WHAT IS NEEDED
Find how many lines in the material contain "with"; your answer should be that number alone.

+ + + + +

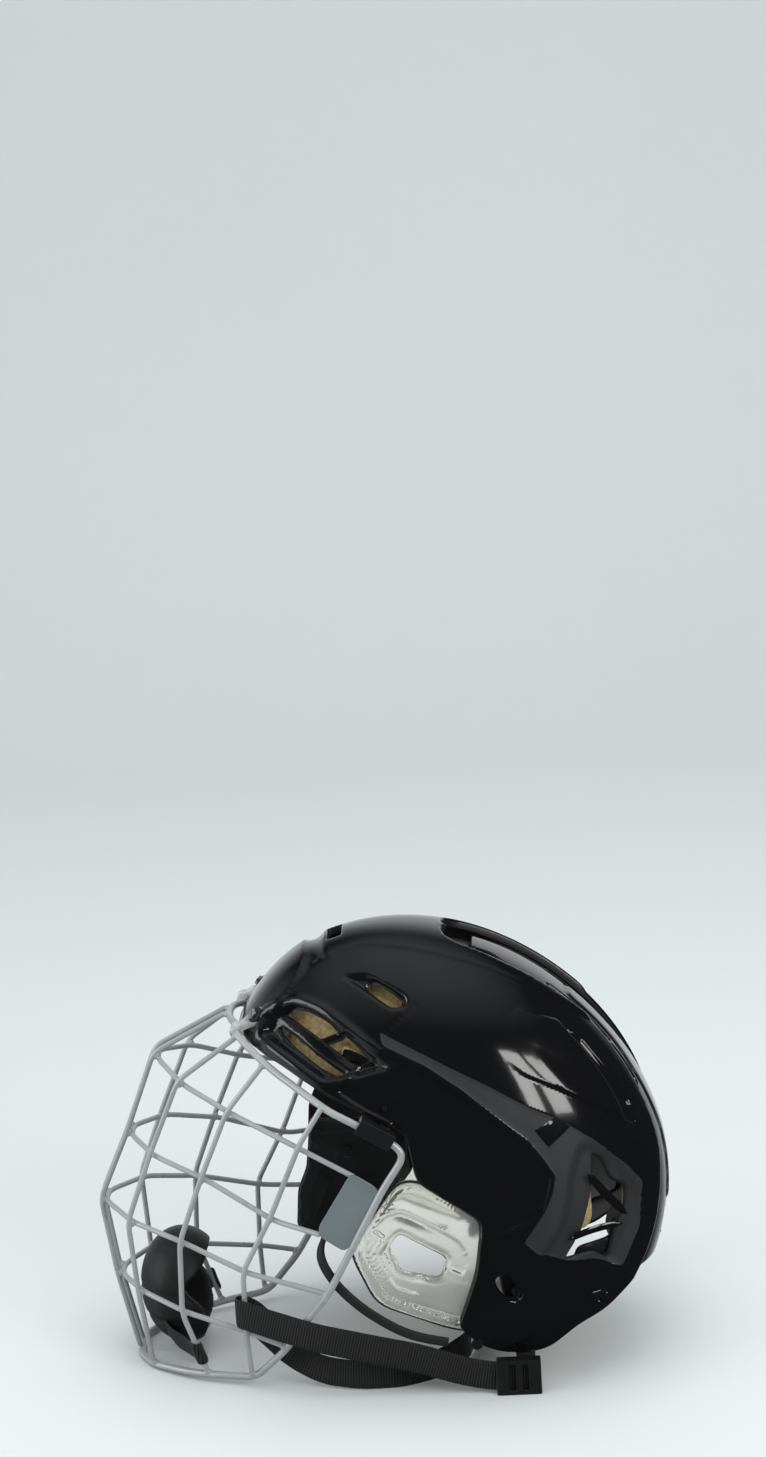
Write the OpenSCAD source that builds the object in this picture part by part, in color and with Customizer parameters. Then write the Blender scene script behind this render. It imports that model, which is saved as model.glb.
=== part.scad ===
// Full-size ice-hockey helmet with wire face cage.
// +Z up, the face looks along -Y, the wearer's left is +X, standing on its cage and buckles.

/* [Shell] */
// Half width of the shell at its widest
shell_half_w = 108; // [95:1:120]
// Shell centre to the forehead, along the shell's own axis
shell_front = 133.5; // [115:0.5:150]
// Shell centre to the back, along the shell's own axis
shell_back = 158.8; // [140:0.1:175]
// Shell centre to the crown
shell_up = 183.2; // [165:0.1:200]
// Half height of the curve that carries the sides down
shell_down = 150; // [130:1:200]
// Shell wall thickness
shell_t = 3.6; // [2.5:0.1:5]
// How far the shell is pitched back as it stands
shell_pitch = 17.5; // [0:0.5:30]
// Squareness of the shell seen from above
plan_power = 2.46; // [2:0.02:3]
// Squareness of the shell's rise
rise_power = 1.91; // [1.6:0.01:2.6]

/* [Cage] */
// Diameter of the cage's frame wire
frame_d = 4.6; // [3.5:0.1:6]
// Diameter of the cage's bars
bar_d = 3.4; // [2.5:0.1:4.5]
// Height of the flip axis
hinge_z = 226; // [215:1:240]
// Flip axis ahead of the shell's middle
hinge_y = -89; // [-105:1:-80]
// Half length of the straight wire on the flip axis
hinge_half = 38.5; // [38:0.5:42]
// Thickness of the sheet side plates
plate_t = 1.6; // [1:0.1:2.5]

/* [Fittings] */
// Radius of the bore in the top clips
clip_bore_r = 2.37; // [2.32:0.01:2.4]
// Width of the webbing
web_w = 19; // [15:0.5:25]
// Thickness of the webbing
web_t = 1.6; // [1:0.1:2.5]
// Radius of the size screw's shank
screw_r = 2; // [1.5:0.1:3]
// How far the front of each ear guard is swung in under the cage wire
guard_turn = 4.2; // [3:0.1:6]

/* [Hidden] */
cy = 27;
cz = 102;
cup = [0, -137.5, 44];
cup_tilt = 4;
home_y = 4.33;

// ---------- helpers ----------
function unit(v) = v / norm(v);
function dirv(th, ph) = [cos(ph) * cos(th), cos(ph) * sin(th), sin(ph)];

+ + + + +

TASK RESPONSE
2